#### What to produce
Within the material below, transcribe exactly the lines from the one holding "obj.parent = empty" through the one holding "return np.linspace(0, TURN, count, endpoint=False)", keeping both ends and skipping the rest.

··· Raw records

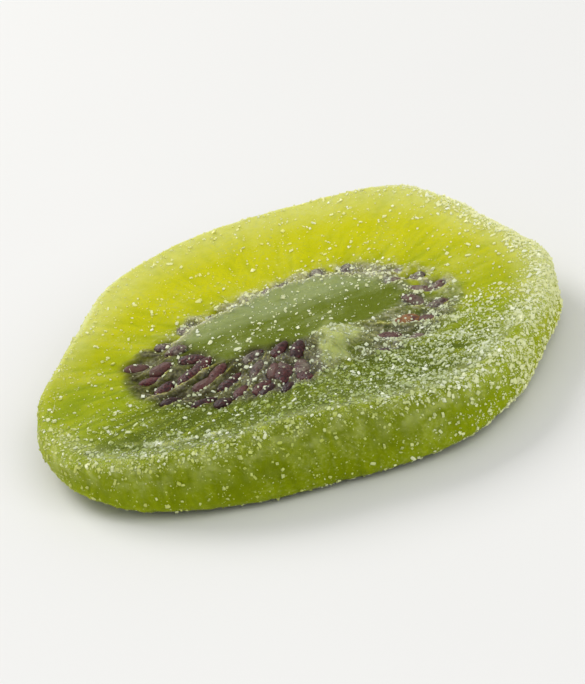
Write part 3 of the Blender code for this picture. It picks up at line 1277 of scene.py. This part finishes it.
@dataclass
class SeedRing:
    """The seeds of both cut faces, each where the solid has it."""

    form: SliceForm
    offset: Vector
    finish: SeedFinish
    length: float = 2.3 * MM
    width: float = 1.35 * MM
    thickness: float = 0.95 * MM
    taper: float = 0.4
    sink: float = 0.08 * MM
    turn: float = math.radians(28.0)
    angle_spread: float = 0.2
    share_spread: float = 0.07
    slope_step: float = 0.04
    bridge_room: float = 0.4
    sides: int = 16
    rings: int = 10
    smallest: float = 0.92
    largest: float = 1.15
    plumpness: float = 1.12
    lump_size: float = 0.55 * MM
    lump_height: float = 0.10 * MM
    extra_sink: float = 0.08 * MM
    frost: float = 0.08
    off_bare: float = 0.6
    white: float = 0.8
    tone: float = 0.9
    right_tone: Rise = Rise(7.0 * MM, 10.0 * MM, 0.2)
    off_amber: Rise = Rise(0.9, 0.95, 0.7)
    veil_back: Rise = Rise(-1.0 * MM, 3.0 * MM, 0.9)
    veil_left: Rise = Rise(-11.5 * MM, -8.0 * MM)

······
··· Raw records

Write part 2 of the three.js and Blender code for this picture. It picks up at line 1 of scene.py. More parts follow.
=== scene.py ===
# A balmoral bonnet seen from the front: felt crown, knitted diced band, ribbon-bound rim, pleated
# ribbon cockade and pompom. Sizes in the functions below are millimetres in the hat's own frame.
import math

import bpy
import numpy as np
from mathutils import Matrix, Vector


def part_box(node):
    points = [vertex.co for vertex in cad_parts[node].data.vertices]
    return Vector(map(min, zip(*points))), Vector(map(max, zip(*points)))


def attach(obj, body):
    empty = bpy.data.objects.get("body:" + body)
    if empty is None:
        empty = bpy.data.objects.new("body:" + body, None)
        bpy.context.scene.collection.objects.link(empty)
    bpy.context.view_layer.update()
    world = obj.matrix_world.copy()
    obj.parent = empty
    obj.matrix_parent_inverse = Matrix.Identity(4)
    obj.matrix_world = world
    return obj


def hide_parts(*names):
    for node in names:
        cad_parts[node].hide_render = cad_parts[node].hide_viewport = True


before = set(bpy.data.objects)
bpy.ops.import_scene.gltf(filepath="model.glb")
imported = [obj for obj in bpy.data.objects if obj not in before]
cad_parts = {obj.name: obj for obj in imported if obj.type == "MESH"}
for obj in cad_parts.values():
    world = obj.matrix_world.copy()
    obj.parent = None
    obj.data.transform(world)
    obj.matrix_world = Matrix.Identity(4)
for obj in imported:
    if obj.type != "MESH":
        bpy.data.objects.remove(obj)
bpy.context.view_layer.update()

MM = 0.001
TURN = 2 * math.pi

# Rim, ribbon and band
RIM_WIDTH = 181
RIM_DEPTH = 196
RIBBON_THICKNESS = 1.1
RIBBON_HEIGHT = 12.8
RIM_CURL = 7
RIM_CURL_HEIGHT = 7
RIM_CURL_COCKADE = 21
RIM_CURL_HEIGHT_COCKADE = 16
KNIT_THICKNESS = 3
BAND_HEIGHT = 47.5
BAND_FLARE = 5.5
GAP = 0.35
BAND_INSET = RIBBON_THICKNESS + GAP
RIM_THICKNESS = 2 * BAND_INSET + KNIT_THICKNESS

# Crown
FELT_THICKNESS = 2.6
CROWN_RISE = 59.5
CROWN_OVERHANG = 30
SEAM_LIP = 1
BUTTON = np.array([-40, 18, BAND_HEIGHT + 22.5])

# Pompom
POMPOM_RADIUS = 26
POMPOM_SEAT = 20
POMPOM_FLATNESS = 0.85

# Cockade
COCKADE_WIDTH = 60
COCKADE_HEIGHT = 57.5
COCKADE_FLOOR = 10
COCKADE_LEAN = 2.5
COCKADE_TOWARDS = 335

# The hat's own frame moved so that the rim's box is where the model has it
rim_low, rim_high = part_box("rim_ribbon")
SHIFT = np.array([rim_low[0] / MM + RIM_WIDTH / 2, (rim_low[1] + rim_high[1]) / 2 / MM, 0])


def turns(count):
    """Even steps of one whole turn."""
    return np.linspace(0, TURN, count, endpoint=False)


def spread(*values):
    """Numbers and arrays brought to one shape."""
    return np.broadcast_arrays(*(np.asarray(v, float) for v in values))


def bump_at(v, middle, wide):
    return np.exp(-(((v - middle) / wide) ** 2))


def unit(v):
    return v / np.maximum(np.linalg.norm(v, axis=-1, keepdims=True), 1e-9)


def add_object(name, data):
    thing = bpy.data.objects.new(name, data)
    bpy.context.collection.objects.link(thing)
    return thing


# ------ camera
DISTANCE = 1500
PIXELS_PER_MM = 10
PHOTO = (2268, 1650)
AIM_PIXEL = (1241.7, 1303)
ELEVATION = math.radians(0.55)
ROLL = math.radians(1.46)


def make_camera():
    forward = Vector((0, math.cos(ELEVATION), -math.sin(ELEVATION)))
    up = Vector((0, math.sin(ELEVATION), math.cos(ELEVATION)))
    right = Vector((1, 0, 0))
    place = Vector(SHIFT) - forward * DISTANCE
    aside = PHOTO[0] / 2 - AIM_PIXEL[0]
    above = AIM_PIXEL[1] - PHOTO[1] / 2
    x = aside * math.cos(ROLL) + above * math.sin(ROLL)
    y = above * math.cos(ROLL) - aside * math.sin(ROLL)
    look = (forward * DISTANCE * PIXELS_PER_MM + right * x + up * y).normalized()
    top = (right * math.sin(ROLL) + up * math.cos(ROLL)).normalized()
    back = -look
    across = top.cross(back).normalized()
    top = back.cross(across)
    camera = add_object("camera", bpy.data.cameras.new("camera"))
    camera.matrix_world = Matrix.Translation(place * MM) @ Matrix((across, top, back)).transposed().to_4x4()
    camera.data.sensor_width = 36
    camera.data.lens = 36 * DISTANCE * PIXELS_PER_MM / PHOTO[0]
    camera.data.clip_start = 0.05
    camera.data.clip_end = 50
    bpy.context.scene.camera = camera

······

#### Complete answer
    obj.parent = empty
    obj.matrix_parent_inverse = Matrix.Identity(4)
    obj.matrix_world = world
    return obj


def hide_parts(*names):
    for node in names:
        cad_parts[node].hide_render = cad_parts[node].hide_viewport = True


before = set(bpy.data.objects)
bpy.ops.import_scene.gltf(filepath="model.glb")
imported = [obj for obj in bpy.data.objects if obj not in before]
cad_parts = {obj.name: obj for obj in imported if obj.type == "MESH"}
for obj in cad_parts.values():
    world = obj.matrix_world.copy()
    obj.parent = None
    obj.data.transform(world)
    obj.matrix_world = Matrix.Identity(4)
for obj in imported:
    if obj.type != "MESH":
        bpy.data.objects.remove(obj)
bpy.context.view_layer.update()

MM = 0.001
TURN = 2 * math.pi

# Rim, ribbon and band
RIM_WIDTH = 181
RIM_DEPTH = 196
RIBBON_THICKNESS = 1.1
RIBBON_HEIGHT = 12.8
RIM_CURL = 7
RIM_CURL_HEIGHT = 7
RIM_CURL_COCKADE = 21
RIM_CURL_HEIGHT_COCKADE = 16
KNIT_THICKNESS = 3
BAND_HEIGHT = 47.5
BAND_FLARE = 5.5
GAP = 0.35
BAND_INSET = RIBBON_THICKNESS + GAP
RIM_THICKNESS = 2 * BAND_INSET + KNIT_THICKNESS

# Crown
FELT_THICKNESS = 2.6
CROWN_RISE = 59.5
CROWN_OVERHANG = 30
SEAM_LIP = 1
BUTTON = np.array([-40, 18, BAND_HEIGHT + 22.5])

# Pompom
POMPOM_RADIUS = 26
POMPOM_SEAT = 20
POMPOM_FLATNESS = 0.85

# Cockade
COCKADE_WIDTH = 60
COCKADE_HEIGHT = 57.5
COCKADE_FLOOR = 10
COCKADE_LEAN = 2.5
COCKADE_TOWARDS = 335

# The hat's own frame moved so that the rim's box is where the model has it
rim_low, rim_high = part_box("rim_ribbon")
SHIFT = np.array([rim_low[0] / MM + RIM_WIDTH / 2, (rim_low[1] + rim_high[1]) / 2 / MM, 0])


def turns(count):
    """Even steps of one whole turn."""
    return np.linspace(0, TURN, count, endpoint=False)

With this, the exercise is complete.